Generate a personal access token that grant read/write access to the repository.
Export your Bitbucket personal access token as an environment variable:
export BITBUCKET_TOKEN=<your-token>
Run the bootstrap for a repository on your personal Bitbucket Server account:
flux bootstrap bitbucket-server \
--owner=my-bitbucket-username \
--repository=my-repository \
--branch=main \
--path=clusters/my-cluster \
--hostname=my-bitbucket-server.com \
--personal
Run the bootstrap for a repository owned by a Bitbucket Server project:
flux bootstrap bitbucket-server \
--owner=my-bitbucket-project \
--username=my-bitbucket-username \
--repository=my-repository \
--path=clusters/my-cluster \
--hostname=my-bitbucket-server.com \
--group=group-name
When you specify a list of groups, those teams will be granted write access to the repository.
Note: The username
is mandatory for project
owned repositories.

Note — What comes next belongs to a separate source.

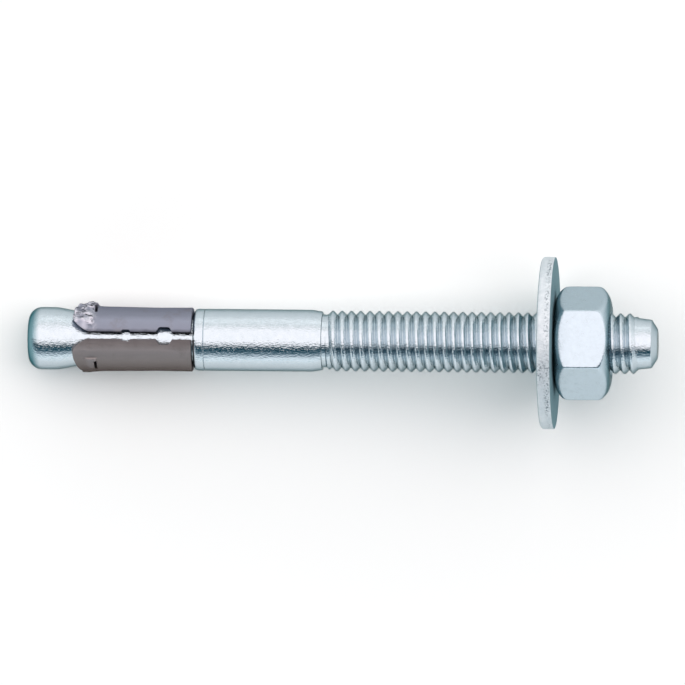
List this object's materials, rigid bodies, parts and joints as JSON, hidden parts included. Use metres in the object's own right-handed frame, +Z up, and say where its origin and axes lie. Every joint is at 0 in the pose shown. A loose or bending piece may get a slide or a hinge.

The specified user must own the BITBUCKET_TOKEN
and have sufficient rights on the target project
to create repositories.
To run the bootstrap for a repository with a different SSH hostname (e.g. with a different port):
flux bootstrap bitbucket-server \
--hostname=my-bitbucket-server.com \
--ssh-hostname=my-bitbucket-server.com:7999 \
--owner=my-bitbucket-project \
--username=my-bitbucket-username \
--repository=my-repository \
--branch=main \
--path=clusters/my-cluster
If your Bitbucket Server has SSH access disabled, you can use HTTPS and token authentication with:
flux bootstrap bitbucket-server \
--token-auth \
--hostname=my-bitbucket-server.com \
--owner=my-bitbucket-project \
--username=my-bitbucket-username \
--repository=my-repository \
--branch=main \
--path=clusters/my-cluster
To bootstrap Flux on air-gapped environments without access to github.com and ghcr.io, first you’ll need
to download the flux
binary, and the container images from a computer with access to internet.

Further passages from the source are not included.